## Task requirements
Using the material below, print the line that contains "function piece(name, geometry, material)", the line that contains "imported = [obj", and every line in between, exactly and nothing else.

## Recorded information

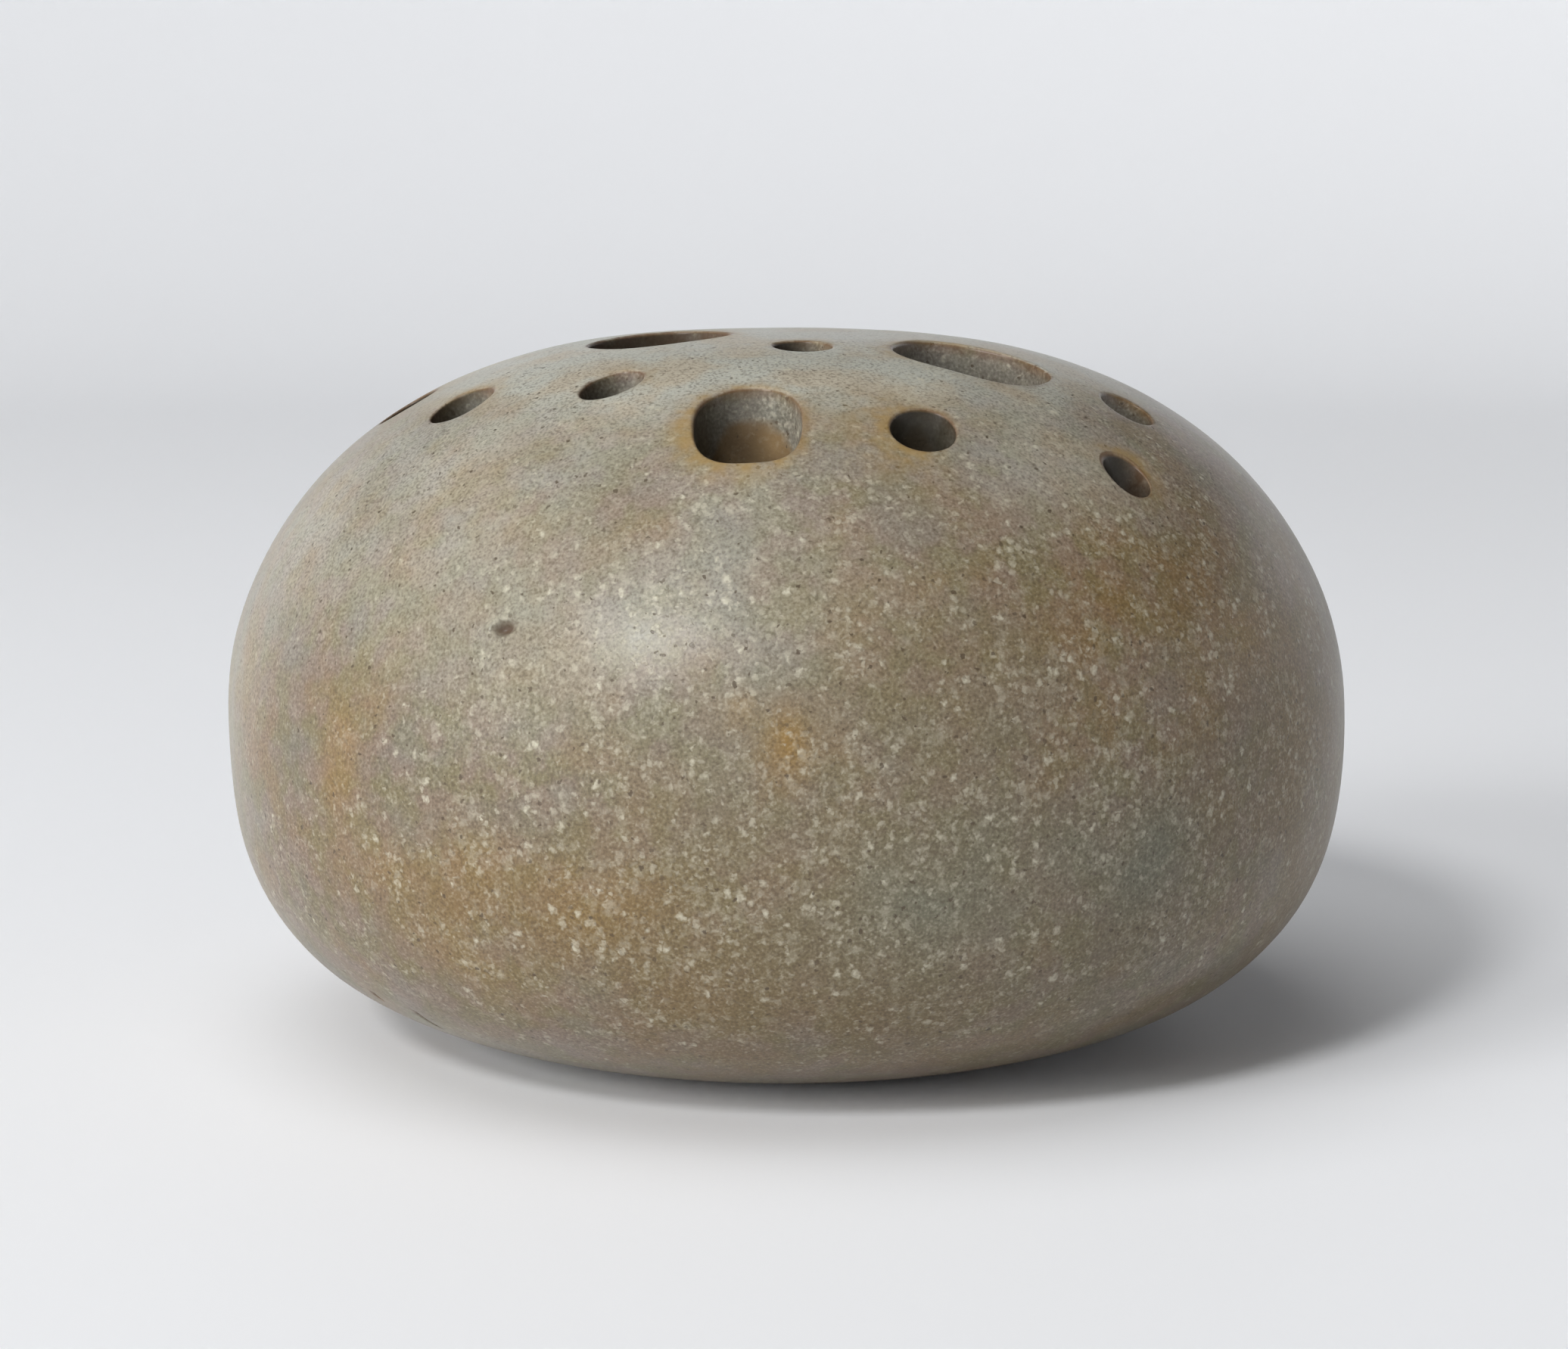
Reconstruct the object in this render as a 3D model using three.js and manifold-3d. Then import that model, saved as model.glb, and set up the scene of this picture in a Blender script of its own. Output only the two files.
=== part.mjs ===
// A stoneware flower frog: a hollow, flattened pebble with stem holes cut through its crown.
// Millimetres, +Z up, with the origin under the middle of the foot. -Y is the front.
// Two fired-clay pieces: the pierced shell, and the slab that closes its underside.
import * as THREE from "three";
import { mergeVertices } from "three/addons/utils/BufferGeometryUtils.js";
import Module from "manifold-3d";

// Driving dimensions.
const BELLY_RADIUS = 85;
const BELLY_HEIGHT = 52; // the widest level
const CROWN_RISE = 54; // from the belly up to the apex
const BOWL_DEPTH = 54; // from the belly down to the bottom of the full curve, a little under the foot
const WALL = 9; // from the belly down
const CROWN_WALL = 13; // at the apex, so that the holes are deep enough to hold a stem upright
const FOOT_RADIUS = 40;
const FOOT_OPENING_RADIUS = 33; // the foot ring is what is left between this and the foot's edge
const SLAB_RECESS = 1.5; // how far the slab is set up from the foot's flat
const SLAB_THICKNESS = 8;
const LUTE_GAP = 0.3; // between the slab's edge and the foot ring
const CUTTER_REACH = 6; // how far the holes' cutters stand above the apex

// The crown is squarish in section and nearly flat on top, and the bowl is a fuller curve.
const CROWN_OUT = 0.72;
const CROWN_UP = 1.15;
const BOWL_OUT = 2 / 3;
const BOWL_DOWN = 2 / 3;

// How finely the faceted solids follow the curves.
const TURN_SEGMENTS = 56;
const CROWN_STEPS = 11;
const BOWL_STEPS = 8;
const BIG_HOLE_SIDES = 20;
const SMALL_HOLE_SIDES = 16;

// Each stem hole: where its middle is, as an azimuth from +X in degrees and a distance from the
// axis, then its mouth as measured on the slope: its half width across the slope and half length
// up it, how far it is turned, and how square its outline is (2 is an ellipse).
const BIG_HOLES = [
  { azimuth: -95, distance: 56, across: 7.3, up: 9.3, turned: 5, squareness: 2.4 },
  { azimuth: -43, distance: 36.5, across: 9.7, up: 11.5, turned: 21, squareness: 2.5 },
  { azimuth: -148, distance: 22, across: 9.5, up: 10.5, turned: 0, squareness: 2.3 },
  { azimuth: 92, distance: 46, across: 9.5, up: 9, turned: 10, squareness: 2.3 },
];
const SMALL_HOLES = [
  { azimuth: -71, distance: 57.3, across: 5.1, up: 4.4, turned: 54, squareness: 2 },
  { azimuth: -85, distance: 26.8, across: 4.2, up: 4.4, turned: 0, squareness: 2 },
  { azimuth: -121.5, distance: 46.5, across: 3.9, up: 5, turned: -16, squareness: 2 },
  { azimuth: -149, distance: 54.2, across: 4.6, up: 4.9, turned: 20, squareness: 2.3 },
  { azimuth: -174, distance: 56.8, across: 5, up: 5, turned: 0, squareness: 2 },
  { azimuth: -45, distance: 66.6, across: 3.4, up: 4, turned: 0, squareness: 2.2 },
  { azimuth: -27, distance: 55.3, across: 5, up: 4.1, turned: 26, squareness: 2 },
  { azimuth: 65, distance: 19, across: 4.5, up: 4.5, turned: 0, squareness: 2 },
  { azimuth: 18, distance: 57, across: 4.5, up: 4.7, turned: 0, squareness: 2 },
  { azimuth: 55, distance: 57, across: 4.7, up: 4.4, turned: 0, squareness: 2 },
  { azimuth: 128, distance: 52, across: 4.5, up: 4.8, turned: 0, squareness: 2 },
  { azimuth: 160, distance: 58, across: 4.4, up: 4.5, turned: 0, squareness: 2 },
];

const wasm = await Module();
wasm.setup();

// A closed geometry as a solid that can be joined and cut. Faces that merging has closed up,
// such as those at a pole of a turned shape, are left out.
function solid(geometry) {
  const bare = geometry.clone();
  bare.deleteAttribute("normal");
  bare.deleteAttribute("uv");
  const merged = mergeVertices(bare);
  const corners = merged.index.array;
  const faces = [];
  for (let i = 0; i < corners.length; i += 3) {
    const [a, b, c] = [corners[i], corners[i + 1], corners[i + 2]];
    if (a !== b && b !== c && c !== a) faces.push(a, b, c);
  }
  const vertProperties = merged.attributes.position.array;
  return new wasm.Manifold(new wasm.Mesh({ numProp: 3, vertProperties, triVerts: new Uint32Array(faces) }));
}

function geometryOf(cut) {
  const mesh = cut.getMesh();
  const geometry = new THREE.BufferGeometry();
  geometry.setAttribute("position", new THREE.BufferAttribute(mesh.vertProperties, 3));
  geometry.setIndex(new THREE.BufferAttribute(mesh.triVerts, 1));
  geometry.computeVertexNormals();
  return geometry;
}

// How far inside the outer surface each of the two surfaces lies, at its side and at its top.
const OUTSIDE = { side: 0, top: 0 };
const INSIDE = { side: WALL, top: CROWN_WALL };

// A point of a surface's section, with turn from 0 at the apex to 90 degrees at the belly.
function crownPoint(turn, inset) {
  const out = (BELLY_RADIUS - inset.side) * Math.sin(turn) ** CROWN_OUT;
  return new THREE.Vector2(out, BELLY_HEIGHT + (CROWN_RISE - inset.top) * Math.cos(turn) ** CROWN_UP);
}

// The same for the bowl, with turn from 0 at the belly to 90 degrees at the bottom of its curve.
function bowlPoint(turn, inset) {
  const out = (BELLY_RADIUS - inset.side) * Math.cos(turn) ** BOWL_OUT;
  return new THREE.Vector2(out, BELLY_HEIGHT - (BOWL_DEPTH - inset.side) * Math.sin(turn) ** BOWL_DOWN);
}

// The section from a radius low on the bowl, up over the belly, to the axis at the apex. The
// bowl's steps are eased so that they are of about equal height.
function section(lowestRadius, inset) {
  const lowestTurn = Math.acos((lowestRadius / (BELLY_RADIUS - inset.side)) ** (1 / BOWL_OUT));
  const points = [];
  for (let i = BOWL_STEPS; i > 0; i -= 1) {
    points.push(bowlPoint(lowestTurn * (i / BOWL_STEPS) ** (1 / BOWL_DOWN), inset));
  }
  for (let i = CROWN_STEPS; i > 0; i -= 1) {
    points.push(crownPoint((Math.PI / 2) * (i / CROWN_STEPS), inset));
  }
  points.push(new THREE.Vector2(0, BELLY_HEIGHT + CROWN_RISE - inset.top));
  return points;
}

// A section turned about +Z.
function turned(points) {
  return new THREE.LatheGeometry(points, TURN_SEGMENTS).rotateX(Math.PI / 2);
}

function pebble() {
  const rim = new THREE.Vector2(FOOT_RADIUS, 0);
  return turned([new THREE.Vector2(0, 0), rim, ...section(FOOT_RADIUS, OUTSIDE).slice(1)]);
}

function hollow() {
  const below = [new THREE.Vector2(0, -1), new THREE.Vector2(FOOT_OPENING_RADIUS, -1)];
  return turned([...below, ...section(FOOT_OPENING_RADIUS, INSIDE)]);
}

// How far the crown's outward normal leans from +Z at a distance from the axis.
function leanAt(distance) {
  const turn = Math.asin((distance / BELLY_RADIUS) ** (1 / CROWN_OUT));
  const outRate = BELLY_RADIUS * CROWN_OUT * Math.sin(turn) ** (CROWN_OUT - 1) * Math.cos(turn);
  const downRate = CROWN_RISE * CROWN_UP * Math.cos(turn) ** (CROWN_UP - 1) * Math.sin(turn);
  return Math.atan2(downRate, outRate);
}

// The cutter for one stem hole: its mouth, as seen from above, run straight down through the
// crown as far as the hollow.
function holeCutter(hole, sides) {
  const middle = new THREE.Vector2();
  const foreshortening = Math.cos(leanAt(hole.distance));
  const bend = 2 / hole.squareness;
  const outline = [];
  for (let i = 0; i < sides; i += 1) {
    const angle = (2 * Math.PI * i) / sides;
    const x = hole.across * Math.sign(Math.cos(angle)) * Math.abs(Math.cos(angle)) ** bend;
    const y = hole.up * Math.sign(Math.sin(angle)) * Math.abs(Math.sin(angle)) ** bend;
    const point = new THREE.Vector2(x, y).rotateAround(middle, THREE.MathUtils.degToRad(hole.turned));
    outline.push(point.setY(point.y * foreshortening));
  }
  const depth = CROWN_RISE + CUTTER_REACH;
  const cutter = new THREE.ExtrudeGeometry(new THREE.Shape(outline), { depth, bevelEnabled: false });
  cutter.rotateZ(Math.PI / 2);
  cutter.translate(hole.distance, 0, BELLY_HEIGHT);
  cutter.rotateZ(THREE.MathUtils.degToRad(hole.azimuth));
  return cutter;
}

function pierced() {
  let shell = solid(pebble()).subtract(solid(hollow()));
  for (const hole of BIG_HOLES) shell = shell.subtract(solid(holeCutter(hole, BIG_HOLE_SIDES)));
  for (const hole of SMALL_HOLES) shell = shell.subtract(solid(holeCutter(hole, SMALL_HOLE_SIDES)));
  return geometryOf(shell);
}

function slab() {
  const radius = FOOT_OPENING_RADIUS - LUTE_GAP;
  const top = SLAB_RECESS + SLAB_THICKNESS;
  const corners = [[0, SLAB_RECESS], [radius, SLAB_RECESS], [radius, top], [0, top]];
  return turned(corners.map(([out, up]) => new THREE.Vector2(out, up)));
}

function piece(name, geometry, material) {
  const mesh = new THREE.Mesh(geometry, new THREE.MeshStandardMaterial(material));
  mesh.name = name;
  return mesh;
}

const flowerFrog = new THREE.Group();
flowerFrog.add(piece("pierced_shell", pierced(), { color: 0x9c8b74, roughness: 0.45, metalness: 0 }));
flowerFrog.add(piece("base_slab", slab(), { color: 0xa98663, roughness: 0.85, metalness: 0 }));

export default flowerFrog;
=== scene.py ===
# The looks of a stoneware flower frog: a hollow, flattened pebble with stem holes in its crown.
# Metres, +Z up, the CAD model's frame. -Y is the front, and azimuths are measured from +X.
import math
from collections import namedtuple

import bmesh
import bpy
import numpy as np
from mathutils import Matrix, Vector, noise
from mathutils.geometry import delaunay_2d_cdt


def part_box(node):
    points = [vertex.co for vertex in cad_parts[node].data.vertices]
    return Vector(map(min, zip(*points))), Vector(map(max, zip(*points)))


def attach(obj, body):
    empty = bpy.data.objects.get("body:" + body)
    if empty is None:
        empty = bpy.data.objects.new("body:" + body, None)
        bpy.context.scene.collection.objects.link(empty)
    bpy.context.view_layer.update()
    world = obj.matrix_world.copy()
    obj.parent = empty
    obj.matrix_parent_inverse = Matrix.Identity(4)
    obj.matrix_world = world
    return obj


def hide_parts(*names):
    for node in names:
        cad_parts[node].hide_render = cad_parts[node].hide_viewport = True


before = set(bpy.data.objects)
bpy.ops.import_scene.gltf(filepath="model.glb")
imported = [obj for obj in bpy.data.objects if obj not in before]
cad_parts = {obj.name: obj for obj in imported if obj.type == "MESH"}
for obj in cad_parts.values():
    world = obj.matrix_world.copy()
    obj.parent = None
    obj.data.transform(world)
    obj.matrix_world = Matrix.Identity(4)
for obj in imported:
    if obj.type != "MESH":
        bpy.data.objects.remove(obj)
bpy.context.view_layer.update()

MM = 0.001
TINY = 1e-6  # keeps divisions clear of 0
_, shell_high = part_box("pierced_shell")
slab_low, slab_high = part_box("base_slab")

# The pebble's section, as the CAD model has it.
BELLY_RADIUS = shell_high.x
BELLY_HEIGHT = 52 * MM
CROWN_RISE = shell_high.z - BELLY_HEIGHT
BOWL_DEPTH = 54 * MM
WALL = 9 * MM
CROWN_WALL = 13 * MM
FOOT_RADIUS = 40 * MM
FOOT_OPENING_RADIUS = 33 * MM
FOOT_EASE = 0.8 * MM
FOOT_TURN = 1.5 * MM  # how far outside the foot's edge the bowl's curve ends
CROWN_OUT, CROWN_UP = 0.72, 1.15
BOWL_OUT, BOWL_DOWN = 2 / 3, 2 / 3

# Stem holes: azimuth and turn in degrees, the rest in millimetres, squareness 2 for an ellipse.
# The glaze runs that many millimetres down the hole's wall before the clay is bare. Dark is how
# much painted shade darkens the wall: 0 for shade on its darkest side, 1.2 for nearly black all round.
# The stains are the ochre blushes round a hole: (direction, reach in millimetres, strength), with
# the direction in degrees from rightwards, anticlockwise, as seen from outside.
# Where the outline's lower half is squarer than the rest, that comes last.
FIELDS = "azimuth distance across up turned squareness glaze dark stains lower_squareness"
Hole = namedtuple("Hole", FIELDS, defaults=[0])
FRONT_STAINS = [(185, 2.4, 0.7), (235, 2.8, 1.0), (10, 1.4, 0.5), (90, 1.4, 0.5)]
BIG_HOLES = [
    Hole(-95.3, 55.1, 7.4, 9.0, 5, 2.2, 4.4, 0.12, FRONT_STAINS, lower_squareness=3.0),
    Hole(-43, 36.5, 9.7, 11.5, 21, 2.5, 12, 0.0, [(90, 2.5, 0.7), (200, 2.5, 0.3)]),
    Hole(-148, 22, 9.5, 10.5, 0, 2.3, 0.6, 0.15, [(90, 2.5, 0.6), (0, 2.0, 0.4)]),
    Hole(92, 46, 9.5, 9, 10, 2.3, 5, 0.1, [(210, 3.5, 0.8), (60, 3.0, 0.4)]),
]
SMALL_HOLES = [
    Hole(-71, 57.3, 5.1, 4.4, 54, 2, 2.5, 1.2, [(180, 7.0, 0.9), (225, 2.2, 0.5), (60, 1.5, 0.6)]),
    Hole(-85, 26.8, 4.2, 4.4, 0, 2, 3, 0.5, [(90, 2.0, 0.5)]),
    Hole(-121.5, 46.5, 3.9, 5, -16, 2, 6, 0.0, [(60, 2.5, 0.5)]),
    Hole(-149, 54.2, 4.6, 4.9, 20, 2.3, 2.5, 0.1, [(90, 2.0, 0.7)]),
    Hole(-174, 56.8, 5, 5, 0, 2, 4, 0.3, [(45, 2.0, 0.5)]),
    Hole(-45, 66.6, 3.4, 4, 0, 2.2, 0.8, 1.0, [(60, 2.6, 0.9), (0, 2.4, 0.8)]),
    Hole(-27, 55.3, 5, 4.1, 26, 2, 8, 0.2, [(90, 2.5, 0.4)]),
    Hole(65, 19, 4.5, 4.5, 0, 2, 4, 0.4, [(200, 2.5, 0.4)]),
    Hole(18, 57, 4.5, 4.7, 0, 2, 5, 0.3, [(120, 3.0, 0.5)]),
    Hole(55, 57, 4.7, 4.4, 0, 2, 3, 0.6, [(180, 5.0, 0.7)]),
    Hole(128, 52, 4.5, 4.8, 0, 2, 6, 0.4, [(270, 2.5, 0.4)]),
    Hole(160, 58, 4.4, 4.5, 0, 2, 4, 0.5, [(60, 3.0, 0.5)]),
]
DARK_TOWARDS = 168  # the direction, given as the stains' are, in which the painted shade on the walls is darkest
DARK_SPREAD = 0.55  # how much darker and lighter the painted shade makes the two sides of a wall than its dark
DARK_MOST = 0.92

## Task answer
function piece(name, geometry, material) {
  const mesh = new THREE.Mesh(geometry, new THREE.MeshStandardMaterial(material));
  mesh.name = name;
  return mesh;
}

const flowerFrog = new THREE.Group();
flowerFrog.add(piece("pierced_shell", pierced(), { color: 0x9c8b74, roughness: 0.45, metalness: 0 }));
flowerFrog.add(piece("base_slab", slab(), { color: 0xa98663, roughness: 0.85, metalness: 0 }));

export default flowerFrog;
=== scene.py ===
# The looks of a stoneware flower frog: a hollow, flattened pebble with stem holes in its crown.
# Metres, +Z up, the CAD model's frame. -Y is the front, and azimuths are measured from +X.
import math
from collections import namedtuple

import bmesh
import bpy
import numpy as np
from mathutils import Matrix, Vector, noise
from mathutils.geometry import delaunay_2d_cdt


def part_box(node):
    points = [vertex.co for vertex in cad_parts[node].data.vertices]
    return Vector(map(min, zip(*points))), Vector(map(max, zip(*points)))


def attach(obj, body):
    empty = bpy.data.objects.get("body:" + body)
    if empty is None:
        empty = bpy.data.objects.new("body:" + body, None)
        bpy.context.scene.collection.objects.link(empty)
    bpy.context.view_layer.update()
    world = obj.matrix_world.copy()
    obj.parent = empty
    obj.matrix_parent_inverse = Matrix.Identity(4)
    obj.matrix_world = world
    return obj


def hide_parts(*names):
    for node in names:
        cad_parts[node].hide_render = cad_parts[node].hide_viewport = True


before = set(bpy.data.objects)
bpy.ops.import_scene.gltf(filepath="model.glb")
imported = [obj for obj in bpy.data.objects if obj not in before]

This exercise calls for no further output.